Election 2016: What You Need to Know About Write-Ins
In some states, your vote might not be tallied.
-- As Election Day dawns on two of the most unpopular candidates in history, many voters are looking to ditch both Hillary Clinton and Donald Trump at the polling booth. Google searches for “write-in” have surged, reaching their highest level since 2004, when the search engine first began compiling data.
Frustrated everyday Americans aren’t the only ones considering scrapping the nominees: Sens. Kelly Ayotte and Rob Portman and Rep. Joe Heck have vowed to write in Trump’s running mate, Mike Pence. Sen. John McCain said he’ll write in his buddy, former presidential candidate Sen. Lindsey Graham. Another former candidate, Ohio Gov. John Kasich, said he wrote in McCain. Some Bernie Sanders supporters say they’re planning to ignore his call to vote for Hillary and write in the Vermont senator instead.
But depending on location, those so-called "protest votes" might not even register.
According to the National Association of Secretaries of State, write-ins are actually prohibited in nine states: Arkansas, Hawaii, Louisiana, Mississippi, New Mexico, Nevada, Oklahoma, South Carolina, and South Dakota. (Mississippi makes an exception if a candidate on the ballot dies or withdraws. And though the Nevada ballot doesn’t include a fill-in-the-blank option, it does allow citizens to vote for “none of these candidates” – an option nearly 6,000 voters exercised during the Obama-Romney matchup in 2012, according to FEC data.)
Of the states that allow do write-ins, most require candidates to file paperwork days, weeks, or even months ahead of the election in order to have their votes tallied. If the candidates don’t file, their votes will be dumped into the “other” category, alongside votes for “Santa Claus” and “me.” (Apparently, people like to vote for themselves.)
Some states, like Nebraska and Wyoming, charge write-in candidates a fee to register, NASS documents show. Others, like North Carolina, make candidates submit a signed petition, and one, Georgia, requires candidates to publish a notice in a general circulation newspaper.

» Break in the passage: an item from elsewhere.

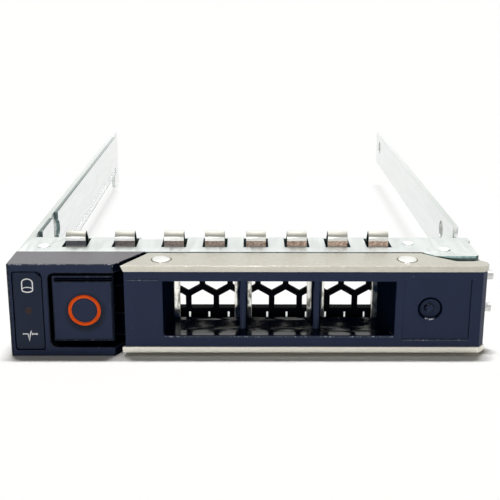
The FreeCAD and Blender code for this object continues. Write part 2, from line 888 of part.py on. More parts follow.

Only eight states -– Alabama, Iowa, North Dakota, New Jersey, Oregon, Pennsylvania, Rhode Island and Vermont -– tally write-ins without requiring candidates to file paperwork, the NASS says, and even the least restrictive states have some disqualifying criteria.
In Alabama, for example, write-in candidates must be: 1. qualified to hold the office, 2. able to reach a threshold number of votes, 3. “nonfictional,” and 4. alive, in order to be officially tallied.
“Write-in votes are commonly cast for fictional characters such as ‘Mickey Mouse’ and ‘Donald Duck,’ as well as for ‘None of the Above,’ and dead people,” the state’s attorney general wrote in an opinion submitted to the secretary of state in 1999. “It is the opinion of this Office that vote totals should be given only for living human beings.”
(Sorry, Santa.)
Regardless, write-in votes, which generally make up less than 1 percent of all the votes cast in a presidential election, probably won’t come close to electing a president. However, they are on the rise. According to the FEC records, miscellaneous write-in candidates accounted for only 0.02 percent of the vote in 1984. In 2012, however, they accounted for 0.11 percent -- a fivefold increase over 28 years.
For voters looking to hop on the write-in wagon, but worried about their spelling – take heart. Despite her notoriously difficult last name, Alaska Sen. Lisa Murskowski won her Senate seat through a write-in campaign in 2010. In general, misspellings don’t void votes, as long as the election official reading it can reasonably infer who you meant to vote for.